▶ _EXERCISE MATERIALS_

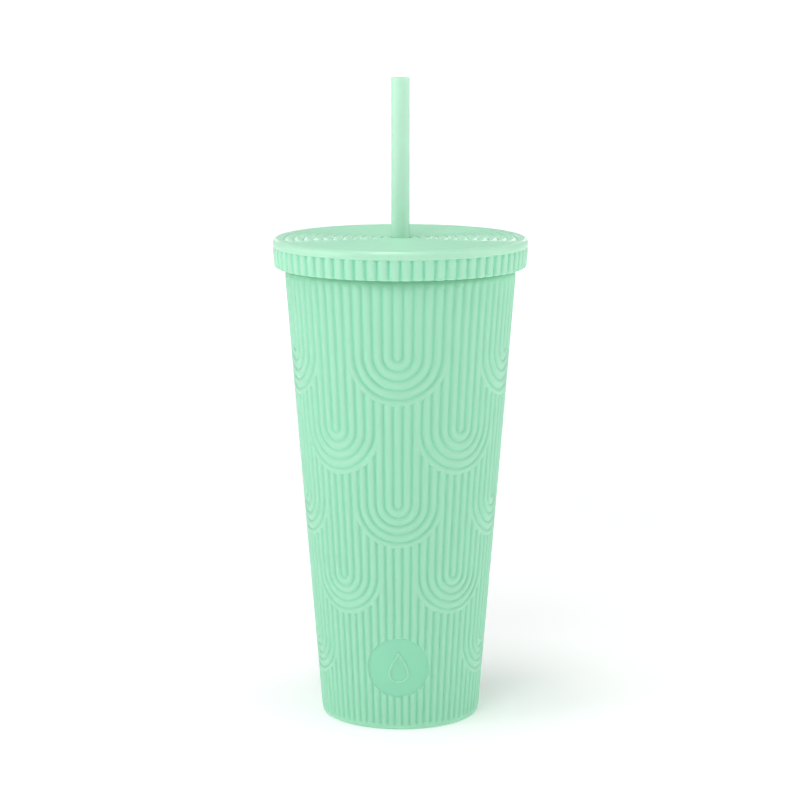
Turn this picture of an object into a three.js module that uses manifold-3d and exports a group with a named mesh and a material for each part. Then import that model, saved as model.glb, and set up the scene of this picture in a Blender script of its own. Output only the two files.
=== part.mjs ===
// Double-wall tumbler with a fluted screw lid and a straight straw.
// Millimetres, +Z up. The origin is under the middle of the foot, on the surface it stands on.
// The front of the cup faces -Y. Angles are measured from the front, towards +X.

import * as THREE from 'three';
import { mergeVertices } from 'three/addons/utils/BufferGeometryUtils.js';
import Module from 'manifold-3d';

const wasm = await Module();
wasm.setup();

// ---- Driving dimensions ----

const GAP = 0.3; // left between pieces that touch or are welded
const BITE = 0.3; // how far a ridge is sunk into the wall it stands on
const OVERSHOOT = 1; // how far a cutting shape runs past what it cuts

// Ribs round the cup, and as many flutes round the lid
const RIB_COUNT = 70;
const RIB_DEPTH = 0.8;
const RIB_TURN = THREE.MathUtils.degToRad(-1.25); // the front rib stands just left of the front

// Cup: a cone over the crests of the ribs
const CUP_BASE_RADIUS = 32.0;
const CUP_TOP_RADIUS = 46.5;
const CUP_TOP_Z = 183.0;
const SHELL_WALL = 1.7; // behind the grooves
const GROOVE_BOTTOM_Z = 3.2; // the grooves run out from here down to the smooth band

// Round badge field, sunk to the grooves low on the front
const BADGE_RADIUS = 12.3;
const BADGE_Z = 26.3;

// Foot: a smooth band with a rounded lower edge, and the cap welded inside it
const BAND_TOP_Z = 1.9;
const BAND_INSET = 0.2; // inside the crests of the ribs
const FOOT_CORNER = 1.7;
const FOOT_BORE = 28.2;
const FOOT_BORE_TOP_Z = 4.0;
const FOOT_CONE_TOP_Z = 6.0;
const CAP_RECESS = 1.2;
const CAP_THICKNESS = 2.2;
const CAP_CHAMFER = 0.6;

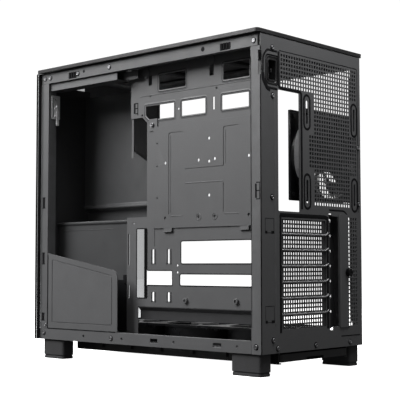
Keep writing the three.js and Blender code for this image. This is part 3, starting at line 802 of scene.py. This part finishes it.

▶ _WORK TO DO_
Lines from the start of the material above through the line containing "front, towards +X." are to be duplicated exactly, and only those.

▶ _ANSWER TO THIS TASK_
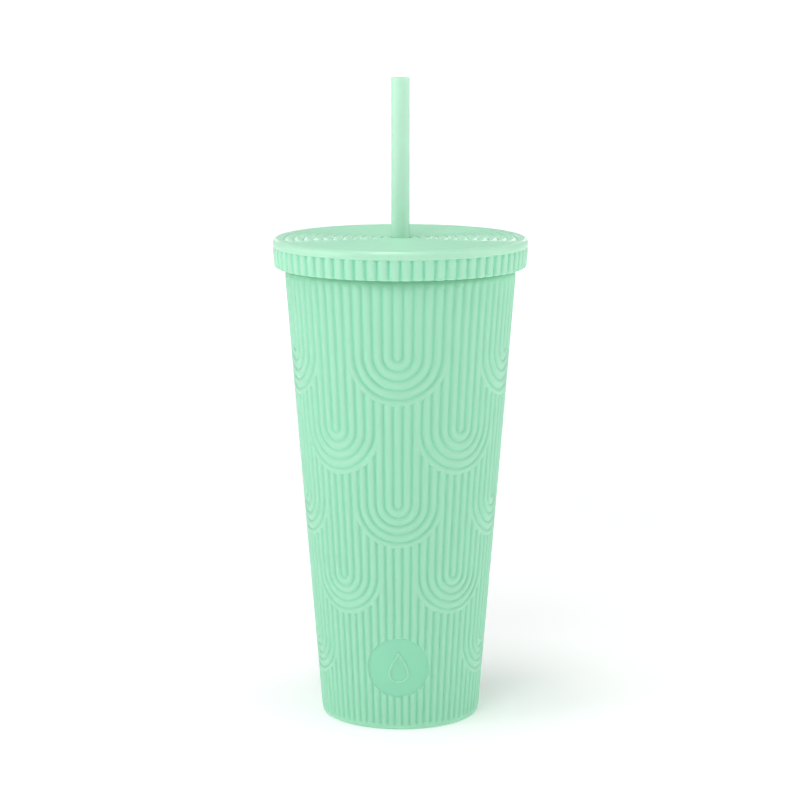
Turn this picture of an object into a three.js module that uses manifold-3d and exports a group with a named mesh and a material for each part. Then import that model, saved as model.glb, and set up the scene of this picture in a Blender script of its own. Output only the two files.
=== part.mjs ===
// Double-wall tumbler with a fluted screw lid and a straight straw.
// Millimetres, +Z up. The origin is under the middle of the foot, on the surface it stands on.
// The front of the cup faces -Y. Angles are measured from the front, towards +X.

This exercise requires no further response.